Beautiful Environment Affects Well-being
As our enlightening talk nears conclusion, Pétur expresses caution about foreign ideas and fashion trends, and he emphasizes that although he can agree with much of the concept of urban densification, he believes it is off course as it stands today.
“I think this is because, somehow, the profit-driven perspectives of those building the structures have completely taken over, and those advocating for aesthetics and social considerations have simply been sidelined in the discussion, and thus in the planning.

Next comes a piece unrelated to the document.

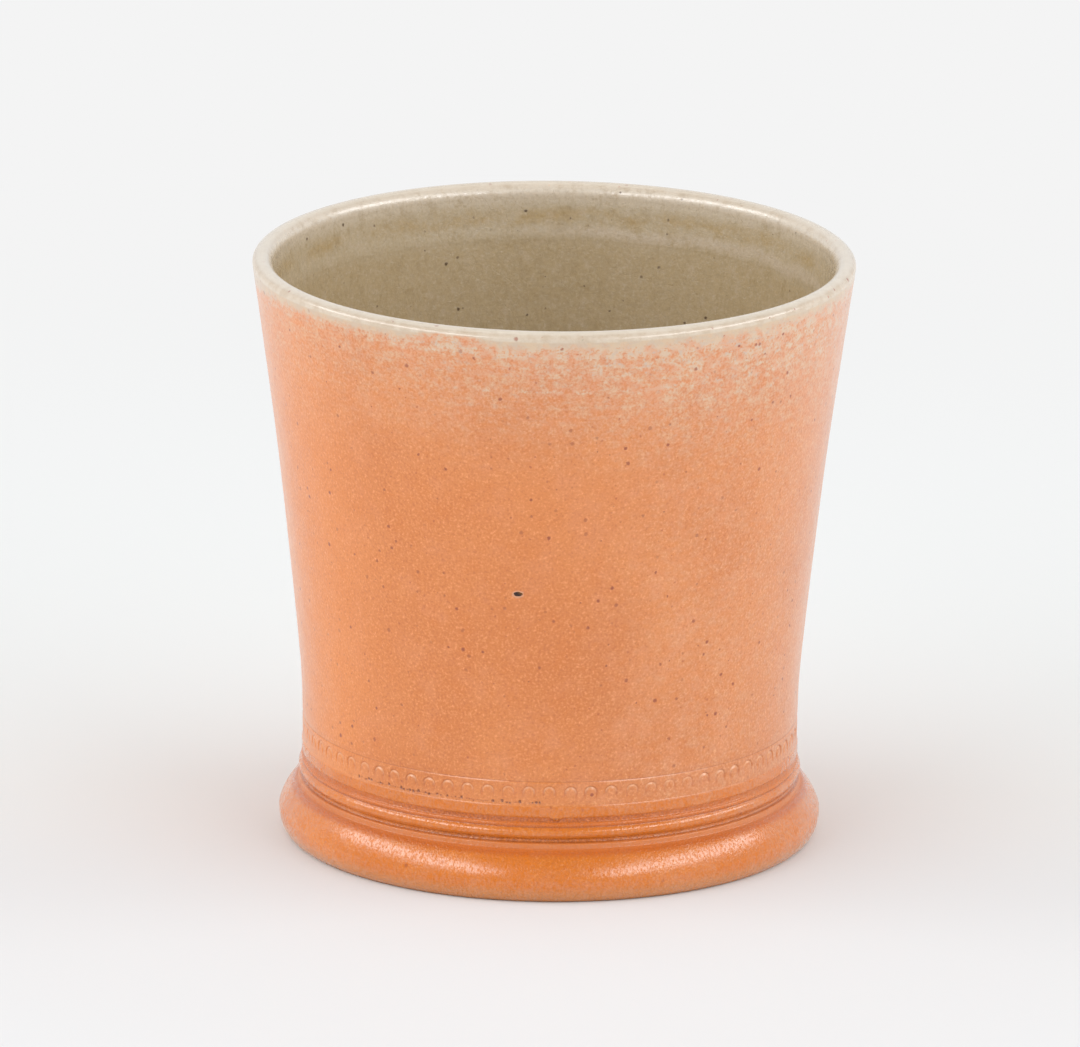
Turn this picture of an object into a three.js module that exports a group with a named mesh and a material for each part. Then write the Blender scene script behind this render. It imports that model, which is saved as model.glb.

Beautiful environments are about quality of life, as Gudjón Samúelsson said long ago in his first article – that a beautiful environment affects both the mental and physical well-being of the public,” Pétur points out. “That’s why planning and architecture are so incredibly important, because the public has little to no say in how their environment is shaped. They must trust elected representatives to use their influence, and unfortunately, it is increasingly rare for people to have an impact on their environment. It is a great responsibility to design buildings and shape people’s surroundings. The design and development work are crucial, and I think it has been neglected here in this country. We have neglected our connection to nature, which is what foreign visitors notice and talk about when they come to Reykjavik – the interplay between urban development and nature all around. To occasionally see the blue sea when walking down Laugavegur or glimpse the Reykjanes mountain range when standing by Reykjavik Pond. It’s this connection to the organic that we need to emphasize and protect.”